▶ **Exercise prompt**
Work through the listing below and count the lines that hold "empty". Answer with the number alone.
+++
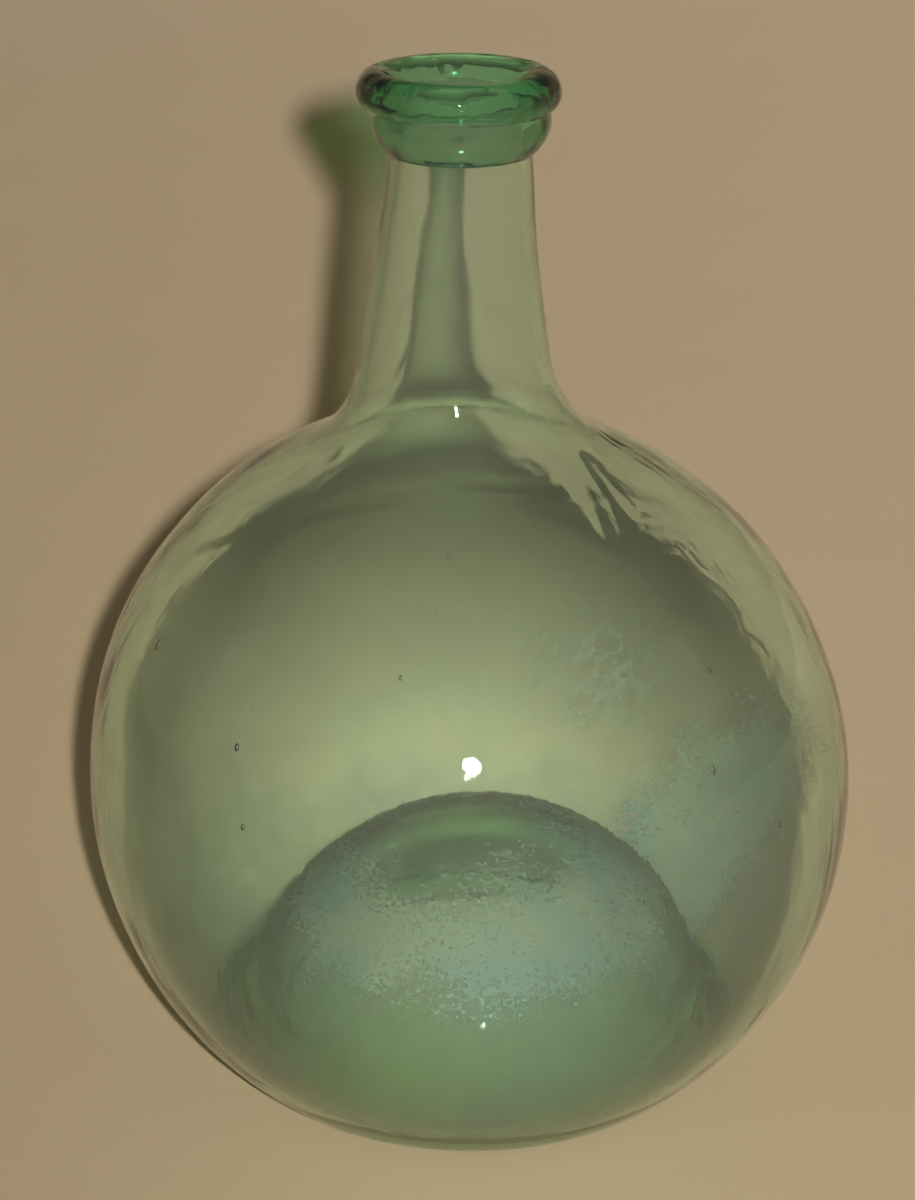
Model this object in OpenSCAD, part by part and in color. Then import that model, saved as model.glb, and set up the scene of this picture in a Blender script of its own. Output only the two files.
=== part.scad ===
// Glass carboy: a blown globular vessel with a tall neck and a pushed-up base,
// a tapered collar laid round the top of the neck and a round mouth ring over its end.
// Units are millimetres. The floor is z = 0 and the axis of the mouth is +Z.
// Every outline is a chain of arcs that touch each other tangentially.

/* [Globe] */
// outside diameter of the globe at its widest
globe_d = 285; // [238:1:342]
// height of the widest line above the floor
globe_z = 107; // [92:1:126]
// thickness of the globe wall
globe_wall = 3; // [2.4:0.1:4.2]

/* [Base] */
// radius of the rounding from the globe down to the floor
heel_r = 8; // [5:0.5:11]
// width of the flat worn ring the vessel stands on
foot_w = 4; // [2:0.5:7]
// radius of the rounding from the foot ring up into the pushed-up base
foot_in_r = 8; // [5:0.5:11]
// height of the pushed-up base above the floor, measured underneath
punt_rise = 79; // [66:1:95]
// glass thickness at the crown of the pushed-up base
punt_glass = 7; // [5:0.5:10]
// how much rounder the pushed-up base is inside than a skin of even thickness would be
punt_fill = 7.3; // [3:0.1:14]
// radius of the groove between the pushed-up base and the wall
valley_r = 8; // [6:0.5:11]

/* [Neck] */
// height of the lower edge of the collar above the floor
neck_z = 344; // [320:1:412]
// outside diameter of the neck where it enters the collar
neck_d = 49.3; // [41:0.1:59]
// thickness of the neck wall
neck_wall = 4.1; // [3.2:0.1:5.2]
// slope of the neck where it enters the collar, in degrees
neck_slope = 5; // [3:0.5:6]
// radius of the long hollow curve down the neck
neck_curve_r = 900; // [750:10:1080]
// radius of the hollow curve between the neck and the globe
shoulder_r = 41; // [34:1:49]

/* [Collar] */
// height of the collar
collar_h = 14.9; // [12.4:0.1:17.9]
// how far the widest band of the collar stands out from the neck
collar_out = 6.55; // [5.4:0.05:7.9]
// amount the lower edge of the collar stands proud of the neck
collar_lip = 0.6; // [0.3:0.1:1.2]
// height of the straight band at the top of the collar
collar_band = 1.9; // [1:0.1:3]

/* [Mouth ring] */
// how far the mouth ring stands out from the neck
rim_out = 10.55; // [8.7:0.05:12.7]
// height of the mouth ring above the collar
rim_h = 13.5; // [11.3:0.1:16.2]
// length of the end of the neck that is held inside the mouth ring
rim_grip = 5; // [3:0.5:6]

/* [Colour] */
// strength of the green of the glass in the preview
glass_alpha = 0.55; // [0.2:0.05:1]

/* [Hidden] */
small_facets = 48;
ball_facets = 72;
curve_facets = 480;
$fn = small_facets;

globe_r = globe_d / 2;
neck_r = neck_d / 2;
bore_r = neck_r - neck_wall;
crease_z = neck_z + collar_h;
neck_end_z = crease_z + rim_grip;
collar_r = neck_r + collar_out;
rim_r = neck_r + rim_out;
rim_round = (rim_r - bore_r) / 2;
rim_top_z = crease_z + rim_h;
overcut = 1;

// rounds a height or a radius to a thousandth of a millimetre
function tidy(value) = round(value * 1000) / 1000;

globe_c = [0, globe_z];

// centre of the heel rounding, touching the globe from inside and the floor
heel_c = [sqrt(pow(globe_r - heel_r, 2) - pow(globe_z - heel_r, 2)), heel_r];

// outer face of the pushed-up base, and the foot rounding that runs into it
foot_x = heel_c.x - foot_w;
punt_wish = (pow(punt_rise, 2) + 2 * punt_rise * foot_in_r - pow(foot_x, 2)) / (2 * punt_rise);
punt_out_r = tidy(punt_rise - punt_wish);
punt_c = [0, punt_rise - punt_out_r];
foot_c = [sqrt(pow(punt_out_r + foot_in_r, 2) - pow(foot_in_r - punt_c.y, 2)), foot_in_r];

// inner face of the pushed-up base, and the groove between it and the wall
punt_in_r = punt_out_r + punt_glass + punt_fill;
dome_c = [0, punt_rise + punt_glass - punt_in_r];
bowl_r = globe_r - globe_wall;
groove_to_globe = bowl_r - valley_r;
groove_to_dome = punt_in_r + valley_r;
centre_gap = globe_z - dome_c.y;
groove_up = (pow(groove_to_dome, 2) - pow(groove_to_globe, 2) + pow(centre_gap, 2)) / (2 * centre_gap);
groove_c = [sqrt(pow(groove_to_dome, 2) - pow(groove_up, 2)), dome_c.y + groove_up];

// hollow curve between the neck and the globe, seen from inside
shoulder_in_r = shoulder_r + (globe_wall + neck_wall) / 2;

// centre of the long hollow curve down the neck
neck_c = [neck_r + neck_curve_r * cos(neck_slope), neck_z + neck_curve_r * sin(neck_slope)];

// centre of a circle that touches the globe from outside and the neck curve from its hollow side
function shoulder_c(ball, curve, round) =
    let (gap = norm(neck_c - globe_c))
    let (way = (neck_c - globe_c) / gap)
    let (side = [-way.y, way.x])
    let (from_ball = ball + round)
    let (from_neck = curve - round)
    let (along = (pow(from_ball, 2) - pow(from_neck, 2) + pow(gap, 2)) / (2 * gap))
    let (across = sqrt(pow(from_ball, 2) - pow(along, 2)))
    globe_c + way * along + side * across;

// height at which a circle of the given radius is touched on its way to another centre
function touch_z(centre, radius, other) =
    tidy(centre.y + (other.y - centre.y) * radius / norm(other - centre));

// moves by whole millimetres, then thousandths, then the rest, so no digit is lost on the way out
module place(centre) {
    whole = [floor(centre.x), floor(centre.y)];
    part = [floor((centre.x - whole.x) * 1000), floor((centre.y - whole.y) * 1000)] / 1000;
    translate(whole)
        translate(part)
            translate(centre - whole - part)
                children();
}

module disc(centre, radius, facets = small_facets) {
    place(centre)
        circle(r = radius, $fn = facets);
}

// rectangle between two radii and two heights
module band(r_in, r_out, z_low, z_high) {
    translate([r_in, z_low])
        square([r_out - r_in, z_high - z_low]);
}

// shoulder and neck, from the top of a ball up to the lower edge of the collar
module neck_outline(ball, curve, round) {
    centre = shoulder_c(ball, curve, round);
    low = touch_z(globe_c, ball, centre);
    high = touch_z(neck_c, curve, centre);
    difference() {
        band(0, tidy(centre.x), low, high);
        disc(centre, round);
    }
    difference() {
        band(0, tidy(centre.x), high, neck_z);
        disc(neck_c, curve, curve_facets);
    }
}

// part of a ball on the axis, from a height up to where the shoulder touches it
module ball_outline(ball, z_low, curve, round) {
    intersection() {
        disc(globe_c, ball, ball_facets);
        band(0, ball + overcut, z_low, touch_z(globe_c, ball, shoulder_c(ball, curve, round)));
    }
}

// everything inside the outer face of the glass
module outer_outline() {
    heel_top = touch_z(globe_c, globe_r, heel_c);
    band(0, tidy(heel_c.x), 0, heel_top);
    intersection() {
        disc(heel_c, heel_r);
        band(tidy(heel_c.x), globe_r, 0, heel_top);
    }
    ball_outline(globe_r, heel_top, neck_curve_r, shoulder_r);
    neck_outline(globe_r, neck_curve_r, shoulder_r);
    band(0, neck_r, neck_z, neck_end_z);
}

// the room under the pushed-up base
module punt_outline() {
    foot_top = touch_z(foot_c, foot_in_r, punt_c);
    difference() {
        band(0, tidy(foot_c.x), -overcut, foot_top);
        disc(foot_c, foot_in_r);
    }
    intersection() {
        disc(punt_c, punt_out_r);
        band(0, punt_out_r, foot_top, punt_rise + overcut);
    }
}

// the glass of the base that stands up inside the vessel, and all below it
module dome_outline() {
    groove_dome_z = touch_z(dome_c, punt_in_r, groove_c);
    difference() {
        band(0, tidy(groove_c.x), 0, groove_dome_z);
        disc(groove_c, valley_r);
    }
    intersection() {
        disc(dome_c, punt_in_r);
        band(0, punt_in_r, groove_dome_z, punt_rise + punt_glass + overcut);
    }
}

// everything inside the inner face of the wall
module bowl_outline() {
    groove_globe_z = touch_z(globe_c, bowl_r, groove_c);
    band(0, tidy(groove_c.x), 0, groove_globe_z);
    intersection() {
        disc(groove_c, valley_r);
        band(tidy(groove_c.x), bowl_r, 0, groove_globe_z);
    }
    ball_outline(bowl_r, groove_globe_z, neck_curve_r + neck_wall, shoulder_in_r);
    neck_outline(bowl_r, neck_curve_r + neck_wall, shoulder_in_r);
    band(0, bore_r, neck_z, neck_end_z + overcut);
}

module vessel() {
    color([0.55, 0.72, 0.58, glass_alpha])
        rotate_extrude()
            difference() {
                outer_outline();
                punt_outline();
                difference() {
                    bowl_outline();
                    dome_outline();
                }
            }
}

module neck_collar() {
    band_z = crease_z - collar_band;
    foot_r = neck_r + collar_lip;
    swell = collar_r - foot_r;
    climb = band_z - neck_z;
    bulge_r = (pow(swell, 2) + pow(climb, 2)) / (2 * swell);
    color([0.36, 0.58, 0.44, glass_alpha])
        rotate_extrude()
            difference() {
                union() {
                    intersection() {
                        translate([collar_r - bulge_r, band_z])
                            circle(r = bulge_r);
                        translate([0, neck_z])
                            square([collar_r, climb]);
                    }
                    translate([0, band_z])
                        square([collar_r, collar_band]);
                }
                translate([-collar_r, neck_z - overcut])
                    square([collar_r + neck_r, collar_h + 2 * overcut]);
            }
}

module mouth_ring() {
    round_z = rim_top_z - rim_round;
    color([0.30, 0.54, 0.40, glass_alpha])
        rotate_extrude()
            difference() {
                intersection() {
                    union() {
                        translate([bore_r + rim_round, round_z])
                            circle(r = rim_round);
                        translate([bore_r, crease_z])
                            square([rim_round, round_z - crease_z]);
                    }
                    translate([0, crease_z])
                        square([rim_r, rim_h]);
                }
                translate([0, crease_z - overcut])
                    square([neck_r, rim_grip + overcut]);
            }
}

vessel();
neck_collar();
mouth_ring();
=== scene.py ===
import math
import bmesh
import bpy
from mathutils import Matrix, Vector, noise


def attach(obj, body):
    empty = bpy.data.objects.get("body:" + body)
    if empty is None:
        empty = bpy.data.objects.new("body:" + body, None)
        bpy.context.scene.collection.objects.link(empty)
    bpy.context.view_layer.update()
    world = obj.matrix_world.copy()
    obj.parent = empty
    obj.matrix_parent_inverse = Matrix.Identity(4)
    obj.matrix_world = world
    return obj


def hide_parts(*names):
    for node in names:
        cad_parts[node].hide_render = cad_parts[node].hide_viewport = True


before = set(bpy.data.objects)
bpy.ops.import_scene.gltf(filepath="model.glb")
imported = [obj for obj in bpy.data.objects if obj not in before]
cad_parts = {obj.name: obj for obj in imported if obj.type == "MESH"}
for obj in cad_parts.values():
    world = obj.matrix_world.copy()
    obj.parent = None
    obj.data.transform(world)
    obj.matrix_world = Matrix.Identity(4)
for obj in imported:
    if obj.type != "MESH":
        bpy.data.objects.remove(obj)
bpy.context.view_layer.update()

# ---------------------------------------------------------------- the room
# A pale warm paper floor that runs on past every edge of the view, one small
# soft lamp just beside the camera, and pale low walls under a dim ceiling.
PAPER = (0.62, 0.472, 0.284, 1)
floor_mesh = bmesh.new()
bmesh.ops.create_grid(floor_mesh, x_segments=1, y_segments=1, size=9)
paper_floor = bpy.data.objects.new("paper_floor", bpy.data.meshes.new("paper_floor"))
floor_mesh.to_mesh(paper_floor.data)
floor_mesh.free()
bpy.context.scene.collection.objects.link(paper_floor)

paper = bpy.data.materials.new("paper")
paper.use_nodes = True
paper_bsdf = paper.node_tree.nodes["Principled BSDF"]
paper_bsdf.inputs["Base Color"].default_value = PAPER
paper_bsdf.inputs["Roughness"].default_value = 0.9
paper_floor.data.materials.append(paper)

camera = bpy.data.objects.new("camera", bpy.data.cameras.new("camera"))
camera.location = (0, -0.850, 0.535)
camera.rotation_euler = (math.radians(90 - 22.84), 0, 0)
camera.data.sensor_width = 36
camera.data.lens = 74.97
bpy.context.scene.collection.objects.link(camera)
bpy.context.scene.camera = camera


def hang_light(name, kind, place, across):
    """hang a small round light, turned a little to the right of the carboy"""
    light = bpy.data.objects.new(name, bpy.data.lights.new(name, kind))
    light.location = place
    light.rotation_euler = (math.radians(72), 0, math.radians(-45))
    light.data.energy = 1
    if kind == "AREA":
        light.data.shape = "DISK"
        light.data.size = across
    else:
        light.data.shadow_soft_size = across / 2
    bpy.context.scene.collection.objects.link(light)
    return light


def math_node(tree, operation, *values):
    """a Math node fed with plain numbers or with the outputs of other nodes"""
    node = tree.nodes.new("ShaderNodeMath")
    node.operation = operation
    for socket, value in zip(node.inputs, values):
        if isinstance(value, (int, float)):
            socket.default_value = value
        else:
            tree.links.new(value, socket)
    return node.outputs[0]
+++
▶ **Written solution**
5